### Data provided
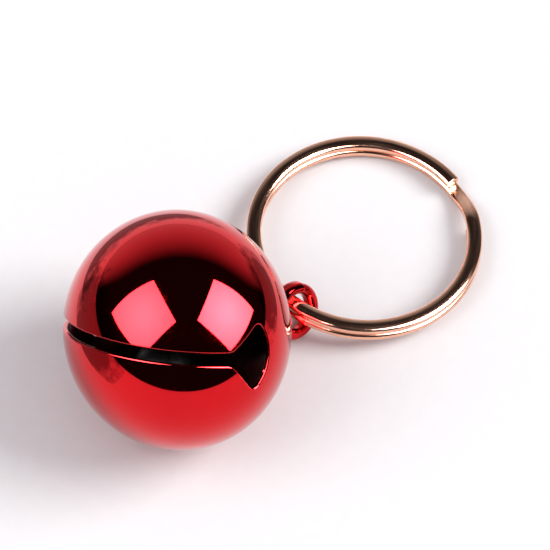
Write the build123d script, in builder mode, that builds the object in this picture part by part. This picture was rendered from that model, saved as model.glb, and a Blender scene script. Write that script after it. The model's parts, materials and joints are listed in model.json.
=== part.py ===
from build123d import *
from math import asin, cos, degrees, hypot, radians, sin, sqrt
import os

# A jingle bell ornament: a pressed sheet-metal shell with a slit mouth and a pierced eyelet,
# a loose steel pellet inside it, and a two-coil split ring through the eyelet. It lies on a
# surface as it comes to rest by itself: on its ball and on the rim of its eyelet.
# Millimetres, +Z up, origin where the ball touches the surface, eyelet towards +X.

# ---- shell ----
ball_radius = 10.0          # at the widest section, square to the bell's axis
mouth_depth = 9.3           # from the widest section to the pole that the slit crosses
crown_depth = 8.6           # from the widest section to where the pole under the neck would be
sheet = 0.4                 # wall of the pressed sheet
arc_steps = 12              # points along each curved half of the turned outline
shoulder_radius = 4.5       # distance from the axis where the crown turns into the neck's flare
neck_radius = 1.75          # at the neck's waist
neck_rise = 2.6             # from the crown's depth up to where the round neck is pinched flat

# ---- eyelet ----
eye_rise = 2.2              # from the start of the pinched neck to the middle of the eye
eye_clearance = 0.53        # between the ring's wire and the eye, when the wire is central
eyelet_rim = 1.0            # width of the rim round the eye
eyelet_thickness = 1.3
eyelet_rounding = 0.42      # on every edge of the eyelet's rim
eye_spread = 0.5            # how fast the eye widens past its land, where the neck is thicker

# ---- slit and the opening at each of its ends ----
slit_width = 1.1
opening_width = 6.1         # across the slit, before its corners are rounded
opening_top = 0.7           # towards the neck from the widest section
opening_shoulder = 0.35     # how far the opening's corners lie below the widest section
opening_bottom = 3.0        # where its slanted sides run into the slit
opening_corner = 0.6

# ---- pellet ----
pellet_radius = 3.0
pellet_gap = 0.2            # between the pellet and the wall that it rests on

# ---- split ring ----
ring_radius = 10.0
wire_width = 1.25           # across the wire, in the ring's plane
wire_height = 0.8           # of one coil
wire_rounding = 0.3
coil_gap = 0.05             # between the two coils
crank_angle = 24.0          # the stretch of ring over which the wire steps from coil to coil
wire_end_gap = 2.0          # degrees between the wire's cut end and the step beside it
crank_turn = 162.0          # from the eyelet round to the cut end of the upper coil
crank_sections = 7

# ---- how it lies ----
bell_roll = 35.0            # the bell's turn about its own axis, from its eye lying level
ring_yaw = 20.0             # the ring's swing to the side of the bell's axis
ring_pull = 0.3             # how far the ring lies drawn outwards in the eye
rest_gap = 0.03             # left under the eyelet's rim and under the far side of the ring

os.makedirs("parts", exist_ok=True)

# ---- sizes that follow ----
neck_height = crown_depth + neck_rise
eyelet_height = neck_height + eye_rise
# the two coils of wire pass through the eye together
wire_reach = wire_rounding + hypot(wire_width / 2 - wire_rounding,
                                   wire_height + coil_gap / 2 - wire_rounding)
eye_radius = wire_reach + eye_clearance
eyelet_radius = eye_radius + eyelet_rim
pinch_width = eyelet_radius + eye_radius
rim_rounding = min(eyelet_rounding, 0.45 * eyelet_rim, 0.45 * eyelet_thickness)


# ---- the lying attitude, from what touches the surface ----
def centre_height(tilt):
    """Height of the ball's middle when the bell's axis dips by tilt degrees."""
    return hypot(ball_radius * cos(radians(tilt)), crown_depth * sin(radians(tilt)))


def rim_drop(tilt):
    """How far the eyelet's rim reaches below the middle of its eye."""
    face_dip = sin(radians(bell_roll)) * cos(radians(tilt))
    in_plane = (eyelet_radius - rim_rounding) * sqrt(1 - face_dip**2)
    across = (eyelet_thickness / 2 - rim_rounding) * face_dip
    return in_plane + across + rim_rounding


axis_dip = 30.0
for _ in range(40):
    eye_height = rim_drop(axis_dip) + rest_gap
    axis_dip = degrees(asin((centre_height(axis_dip) - eye_height) / eyelet_height))

dip = radians(axis_dip)
roll = radians(bell_roll)
bell_axis = Vector(cos(dip), 0, -sin(dip))
bell_up = Vector(sin(dip), 0, cos(dip))
bell_side = Vector(0, -1, 0) * cos(roll) + bell_up * sin(roll)
foot_shift = sin(dip) * cos(dip) * (ball_radius**2 - crown_depth**2) / centre_height(axis_dip)
ball_centre = Vector(foot_shift, 0, centre_height(axis_dip))

# Z along the bell's axis to the eyelet, X through the eye and through both openings
bell = Plane(origin=ball_centre, x_dir=bell_side, z_dir=bell_axis)
bell_section = Plane(origin=ball_centre, x_dir=bell.x_dir, z_dir=-bell.y_dir)
bell_face = Plane(origin=ball_centre, x_dir=bell.y_dir, z_dir=bell.x_dir)
eye_centre = ball_centre + bell_axis * eyelet_height
eye_section = Plane(origin=eye_centre, x_dir=bell.z_dir, z_dir=bell.y_dir)


# ---- shell ----
def flare(radius, depth, shoulder, neck):
    """The neck's concave arc: its start on the crown, and its centre and radius."""
    start = Vector(shoulder, depth * sqrt(1 - (shoulder / radius) ** 2))
    outward = Vector(start.X / radius**2, start.Y / depth**2).normalized()
    arc_radius = (shoulder - neck) / (1 - outward.X)
    return start, start + outward * arc_radius, arc_radius


def ellipse_arc(radius, depth, first, last):
    """A smooth arc on an ellipse about the ball's middle, between two angles in degrees."""
    angles = [radians(first + (last - first) * step / arc_steps)
              for step in range(arc_steps + 1)]
    points = [(radius * cos(angle), depth * sin(angle)) for angle in angles]
    headings = [(-radius * sin(angle), depth * cos(angle))
                for angle in (angles[0], angles[-1])]
    Spline(*points, tangents=headings)


def turned_outline(radius, mouth, crown, shoulder, neck, top, tip):
    """Half outline of the bell, from its mouth pole up to the neck, closed along the axis."""
    start, centre, arc_radius = flare(radius, crown, shoulder, neck)
    end = Vector(centre.X - sqrt(arc_radius**2 - (top - centre.Y) ** 2), top)
    halfway = (start + end) * 0.5 - centre
    shoulder_turn = degrees(asin(start.Y / crown))
    ellipse_arc(radius, mouth, -90, 0)
    ellipse_arc(radius, crown, 0, shoulder_turn)
    ThreePointArc(start, centre + halfway.normalized() * arc_radius, end)
    Polyline(end, (0, tip), (0, -mouth))
    return end.X


with BuildPart() as bell_shell:
    # the shell's outside, turned
    with BuildSketch(bell_section):
        with BuildLine():
            neck_top_radius = turned_outline(ball_radius, mouth_depth, crown_depth,
                                             shoulder_radius, neck_radius,
                                             neck_height, neck_height)
        make_face()
    revolve(axis=Axis(ball_centre, bell_axis))
    # the neck, pinched flat towards the eye
    with BuildSketch(bell.offset(neck_height)):
        Circle(neck_top_radius)
    with BuildSketch(bell.offset(eyelet_height)):
        Ellipse(eyelet_thickness / 2, pinch_width / 2)
    loft()
    # the eyelet's rim
    with BuildSketch(eye_section):
        with Locations(((eyelet_radius + eye_radius) / 2, 0)):
            RectangleRounded(eyelet_radius - eye_radius, eyelet_thickness, rim_rounding)
    revolve(axis=Axis(eye_centre, bell_side))
    # the eye, opening out towards both faces where the neck is thicker than the rim
    eye_land = eyelet_thickness / 2 - rim_rounding
    eye_reach = eye_land + 2 * neck_radius
    eye_mouth = eye_radius + 2 * neck_radius * eye_spread
    with BuildSketch(eye_section):
        Polygon((0, -eye_reach), (eye_mouth, -eye_reach), (eye_radius, -eye_land),
                (eye_radius, eye_land), (eye_mouth, eye_reach), (0, eye_reach), align=None)
    revolve(axis=Axis(eye_centre, bell_side), mode=Mode.SUBTRACT)
    # the hollow, running a little way up into the neck
    with BuildSketch(bell_section):
        with BuildLine():
            turned_outline(ball_radius - sheet, mouth_depth - sheet, crown_depth - sheet,
                           shoulder_radius * (1 - sheet / ball_radius), neck_radius - sheet,
                           neck_height - 2 * sheet, neck_height - sheet)
        make_face()
    revolve(axis=Axis(ball_centre, bell_axis), mode=Mode.SUBTRACT)
    # the slit round the mouth pole, and the opening that ends it on each side
    with BuildSketch(bell_face):
        with BuildLine():
            corner = Vector(opening_width / 2, -opening_shoulder)
            mirrored_corner = Vector(-corner.X, corner.Y)
            ThreePointArc(mirrored_corner, (0, opening_top), corner)
            Polyline(corner, (slit_width / 2, -opening_bottom), (slit_width / 2, -ball_radius),
                     (-slit_width / 2, -ball_radius), (-slit_width / 2, -opening_bottom),
                     mirrored_corner)
        make_face()
        outline_points = vertices().sort_by(Axis.X)
        fillet([outline_points[0], outline_points[-1]], opening_corner)
    extrude(amount=ball_radius, both=True, mode=Mode.SUBTRACT)

# ---- pellet ----
# It rests on the lowest point of the hollow, where the wall is level.
hollow_radius = ball_radius - sheet
hollow_depth = crown_depth - sheet
hollow_reach = hypot(hollow_radius * cos(dip), hollow_depth * sin(dip))
pellet_lift = pellet_radius + pellet_gap
pellet_out = hollow_radius**2 * cos(dip) / hollow_reach - pellet_lift * cos(dip)
pellet_along = hollow_depth**2 * sin(dip) / hollow_reach - pellet_lift * sin(dip)
pellet_centre = ball_centre - bell_up * pellet_out + bell_axis * pellet_along
pellet_plane = Plane(origin=pellet_centre)

with BuildPart(pellet_plane) as pellet:
    Sphere(pellet_radius)

# ---- split ring ----
# Its near side passes through the eye and its far side lies on the surface.
coil_rise = (wire_height + coil_gap) / 2
wire_circle = ring_radius - wire_width / 2
yaw = radians(ring_yaw)
level_reach = Vector(cos(yaw), sin(yaw), 0)
thread_point = eye_centre + level_reach * ring_pull
ring_dip = 0.0
for _ in range(20):
    far_drop = ((wire_width / 2 - wire_rounding) * sin(radians(ring_dip))
                + (wire_height + coil_gap / 2 - wire_rounding) * cos(radians(ring_dip))
                + wire_rounding)
    ring_dip = degrees(asin((thread_point.Z - far_drop - rest_gap) / (2 * wire_circle)))

ring_reach = level_reach * cos(radians(ring_dip)) - Vector(0, 0, 1) * sin(radians(ring_dip))
ring_normal = level_reach * sin(radians(ring_dip)) + Vector(0, 0, 1) * cos(radians(ring_dip))
ring_centre = thread_point + ring_reach * wire_circle
ring_hinge = Vector(0, 0, 1).cross(level_reach) * -1
ring_plane = Plane(origin=ring_centre, x_dir=-ring_reach, z_dir=ring_normal)
ring_axis = Axis(ring_centre, ring_normal)


def wire_section(turn, height):
    """The plane square to the wire, turn degrees round from the eyelet, at a height."""
    outward = ring_plane.x_dir * cos(radians(turn)) + ring_plane.y_dir * sin(radians(turn))
    middle = ring_centre + outward * wire_circle + ring_normal * height
    return Plane(origin=middle, x_dir=outward, z_dir=outward.cross(ring_normal) * -1)


def step_height(share):
    """Height of the wire's middle along the step, easing out of one coil and into the other."""
    return coil_rise * cos(radians(180 * share))


with BuildPart() as split_ring:
    # the upper coil, from its cut end round to the step
    with BuildSketch(wire_section(crank_turn + wire_end_gap, coil_rise)):
        RectangleRounded(wire_width, wire_height, wire_rounding)
    revolve(axis=ring_axis, revolution_arc=360 - crank_angle - wire_end_gap)
    # the lower coil, from the step round to its own cut end
    with BuildSketch(wire_section(crank_turn, -coil_rise)):
        RectangleRounded(wire_width, wire_height, wire_rounding)
    revolve(axis=ring_axis, revolution_arc=360 - crank_angle - wire_end_gap)
    # the step between them
    for index in range(crank_sections):
        share = index / (crank_sections - 1)
        with BuildSketch(wire_section(crank_turn - crank_angle * (1 - share),
                                      step_height(share))):
            RectangleRounded(wire_width, wire_height, wire_rounding)
    loft()

# ---- files ----
pieces = {"bell_shell": bell_shell, "pellet": pellet, "split_ring": split_ring}
for name, piece in pieces.items():
    piece.part.label = name
    export_step(piece.part, f"parts/{name}.step")
    print(name, round(piece.part.volume, 2), piece.part.bounding_box())

print("axis dip", axis_dip, "ball centre", ball_centre, "eye", eye_centre)
print("thread point", thread_point, "ring hinge", ring_hinge, "ring centre", ring_centre)
print("pellet centre", pellet_centre, "bell axis", bell_axis, "ring dip", ring_dip)
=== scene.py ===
import json
import math

import bpy
import numpy as np
from mathutils import Matrix, Vector
from mathutils.geometry import delaunay_2d_cdt


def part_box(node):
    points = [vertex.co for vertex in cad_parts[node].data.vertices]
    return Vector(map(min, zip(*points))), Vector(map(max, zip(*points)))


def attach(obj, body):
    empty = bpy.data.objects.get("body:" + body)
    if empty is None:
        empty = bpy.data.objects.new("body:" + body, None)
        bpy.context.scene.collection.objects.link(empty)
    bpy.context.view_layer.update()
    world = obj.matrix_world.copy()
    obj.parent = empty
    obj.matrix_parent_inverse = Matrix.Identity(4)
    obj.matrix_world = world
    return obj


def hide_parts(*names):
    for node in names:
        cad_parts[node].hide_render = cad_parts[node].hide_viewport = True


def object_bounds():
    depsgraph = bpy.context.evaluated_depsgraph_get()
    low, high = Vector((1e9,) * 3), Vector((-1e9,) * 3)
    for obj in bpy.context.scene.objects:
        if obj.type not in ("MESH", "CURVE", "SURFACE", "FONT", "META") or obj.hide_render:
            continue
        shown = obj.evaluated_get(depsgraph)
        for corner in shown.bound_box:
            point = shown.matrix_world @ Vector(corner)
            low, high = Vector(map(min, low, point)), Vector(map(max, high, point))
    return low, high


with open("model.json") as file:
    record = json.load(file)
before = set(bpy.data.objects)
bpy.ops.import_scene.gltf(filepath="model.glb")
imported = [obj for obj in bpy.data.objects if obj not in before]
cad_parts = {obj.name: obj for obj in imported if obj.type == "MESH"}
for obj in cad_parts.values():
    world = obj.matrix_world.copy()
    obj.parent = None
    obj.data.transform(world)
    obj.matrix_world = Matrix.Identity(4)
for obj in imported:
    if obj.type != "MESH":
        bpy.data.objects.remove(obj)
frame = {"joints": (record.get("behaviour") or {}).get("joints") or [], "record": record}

cad_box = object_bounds()
MM = 0.001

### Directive
Reprint the data above from the opening line to the line holding "pellet_gap = 0.2", inclusive, and nothing else.

### Response
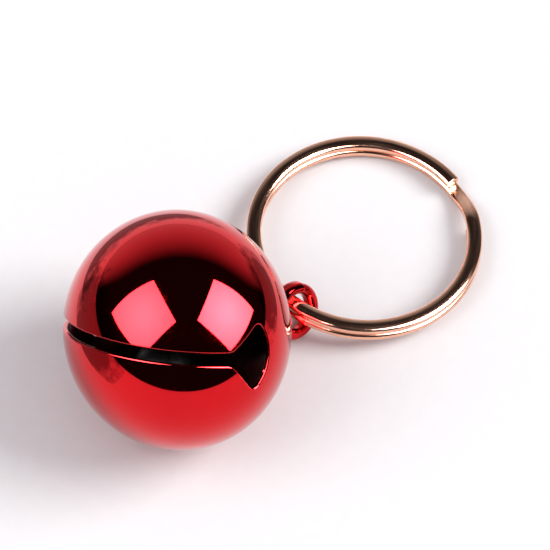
Write the build123d script, in builder mode, that builds the object in this picture part by part. This picture was rendered from that model, saved as model.glb, and a Blender scene script. Write that script after it. The model's parts, materials and joints are listed in model.json.
=== part.py ===
from build123d import *
from math import asin, cos, degrees, hypot, radians, sin, sqrt
import os

# A jingle bell ornament: a pressed sheet-metal shell with a slit mouth and a pierced eyelet,
# a loose steel pellet inside it, and a two-coil split ring through the eyelet. It lies on a
# surface as it comes to rest by itself: on its ball and on the rim of its eyelet.
# Millimetres, +Z up, origin where the ball touches the surface, eyelet towards +X.

# ---- shell ----
ball_radius = 10.0          # at the widest section, square to the bell's axis
mouth_depth = 9.3           # from the widest section to the pole that the slit crosses
crown_depth = 8.6           # from the widest section to where the pole under the neck would be
sheet = 0.4                 # wall of the pressed sheet
arc_steps = 12              # points along each curved half of the turned outline
shoulder_radius = 4.5       # distance from the axis where the crown turns into the neck's flare
neck_radius = 1.75          # at the neck's waist
neck_rise = 2.6             # from the crown's depth up to where the round neck is pinched flat

# ---- eyelet ----
eye_rise = 2.2              # from the start of the pinched neck to the middle of the eye
eye_clearance = 0.53        # between the ring's wire and the eye, when the wire is central
eyelet_rim = 1.0            # width of the rim round the eye
eyelet_thickness = 1.3
eyelet_rounding = 0.42      # on every edge of the eyelet's rim
eye_spread = 0.5            # how fast the eye widens past its land, where the neck is thicker

# ---- slit and the opening at each of its ends ----
slit_width = 1.1
opening_width = 6.1         # across the slit, before its corners are rounded
opening_top = 0.7           # towards the neck from the widest section
opening_shoulder = 0.35     # how far the opening's corners lie below the widest section
opening_bottom = 3.0        # where its slanted sides run into the slit
opening_corner = 0.6

# ---- pellet ----
pellet_radius = 3.0
pellet_gap = 0.2            # between the pellet and the wall that it rests on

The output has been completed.